There's a stunning moment in the film when Clift, crushed under the weight of guilt, lays his head on Taylor's breast. He snuggles like a child. She breathes in and out and soothes his fevered brow. He is doomed, their love is doomed, but Taylor reveals an unexpected core of goodness, a capacity for endless love.

In her frequently painful memoir, Baby Doll, actress Carroll Baker gives a vivid portrait of Elizabeth Taylor as the classic Hollywood goddess: over-indulged, self-absorbed, innocent, selfish, generous, clueless about mere mortals, a conflicting mix of character traits wrapped in beauty so stunning she leaves a literal path of destruction in her wake.

The year is 1956. Baker and Taylor--both women converted to Judaism--have just wrapped production on the epic but deeply flawed Giant.

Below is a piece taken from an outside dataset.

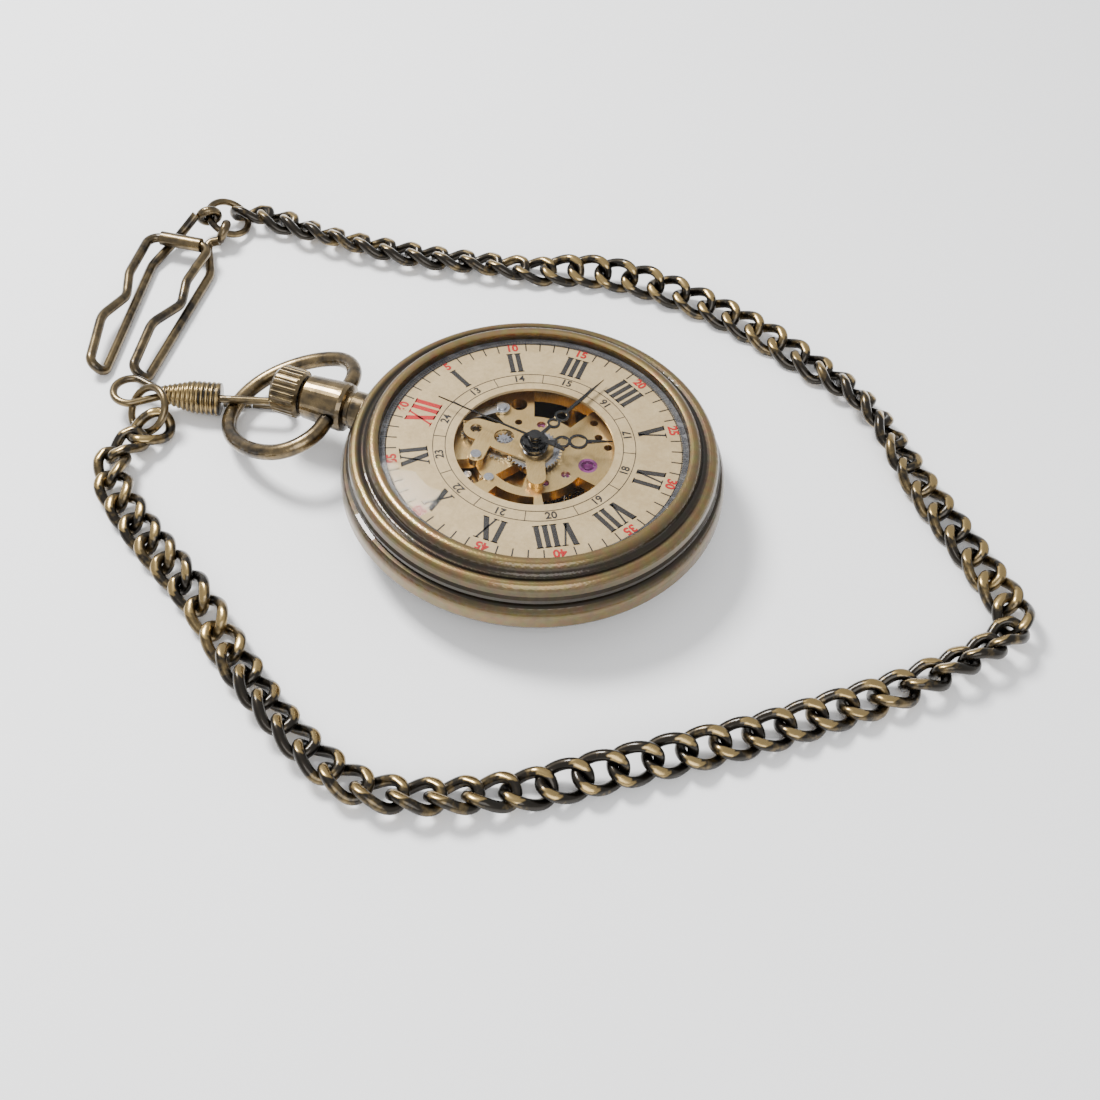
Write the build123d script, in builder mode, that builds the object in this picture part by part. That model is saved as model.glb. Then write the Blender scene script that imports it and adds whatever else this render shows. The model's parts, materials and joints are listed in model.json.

Now, back in Los Angeles, Baker, a talented, wide-eyed ingenue--bad men, bad financial management, and bad judgement harpooned what should have been an enduring Hollywood career--goes out for lunch with Elizabeth Taylor.

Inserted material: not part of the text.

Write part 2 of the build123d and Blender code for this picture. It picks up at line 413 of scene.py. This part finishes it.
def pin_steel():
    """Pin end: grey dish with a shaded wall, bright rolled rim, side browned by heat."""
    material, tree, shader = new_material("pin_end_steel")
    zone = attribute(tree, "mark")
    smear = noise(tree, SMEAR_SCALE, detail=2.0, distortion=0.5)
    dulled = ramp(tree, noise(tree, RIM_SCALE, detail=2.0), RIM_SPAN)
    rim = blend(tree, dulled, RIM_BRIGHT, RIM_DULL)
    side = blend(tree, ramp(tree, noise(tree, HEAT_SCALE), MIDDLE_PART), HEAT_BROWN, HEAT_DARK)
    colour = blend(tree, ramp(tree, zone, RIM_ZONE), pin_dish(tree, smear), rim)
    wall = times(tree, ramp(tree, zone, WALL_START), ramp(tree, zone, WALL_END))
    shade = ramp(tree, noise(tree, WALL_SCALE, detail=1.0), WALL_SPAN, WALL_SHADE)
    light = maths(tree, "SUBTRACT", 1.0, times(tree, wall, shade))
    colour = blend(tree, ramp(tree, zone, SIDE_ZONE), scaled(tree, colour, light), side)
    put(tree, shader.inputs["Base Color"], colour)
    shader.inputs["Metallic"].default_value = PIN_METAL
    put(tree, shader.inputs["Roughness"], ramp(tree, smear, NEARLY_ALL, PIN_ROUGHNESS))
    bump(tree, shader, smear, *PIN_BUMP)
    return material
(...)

Driving with Elizabeth behind the wheel of her white Cadillac was a uniquely terrifying experience. I can't imagine how she ever passed her driver's test! She flatly refused to acknowledge the presence of other vehicles on the road--let alone that they might have the right-of-way. We had only two blocks to go from the studio, but even in the sparse Burbank traffic, we had three hair-raising near-misses. Outside the restaurant she drove directly into a parked car, then backed up and hit the man in the car behind us. The driver was so dumbstruck at the sight of Elizabeth Taylor that he forgot to complain, and when he stepped out of the car, she glared daggers at him for having dared to be in her path in the first place. I went around to survey the dent in the fender, but Liz waltzed directly into the restaurant, totally unconcerned.
My feelings about Liz probably seem extreme, but to me, at that time in my impressionable youg life, she was truly the pinnacle of what being a star meant. I lover her--I adored her--I worshipped her. She was utterly regal!
The diners dropped their forks and stared in open-mouthed wonder at Elizabeth's every movement and gesture, and the poor girl couldn't relax for a second during lunch. With all her fame and beauty, she was so sincere and sweet and charming and had at times such a helpless, little-girl quality, that I wanted nothing more than to watch over her and protect her.
When the bill arrived, she said: "Carroll, you pay it. I haven't got any money." I remember wanting to crawl under the table and kiss her china doll feet for giving me the honor.

In her later years, Elizabeth Taylor was best known for her charity work on behalf of AIDS. Always, her best friends were anguished gay men. But she was also a great supporter of Israel, an ardent Zionist--she offered herself in exchange for the Entebbe hostages--and contributed generously to Jewish charities.

Baruch Dayan Emes. Blessed is the True Judge.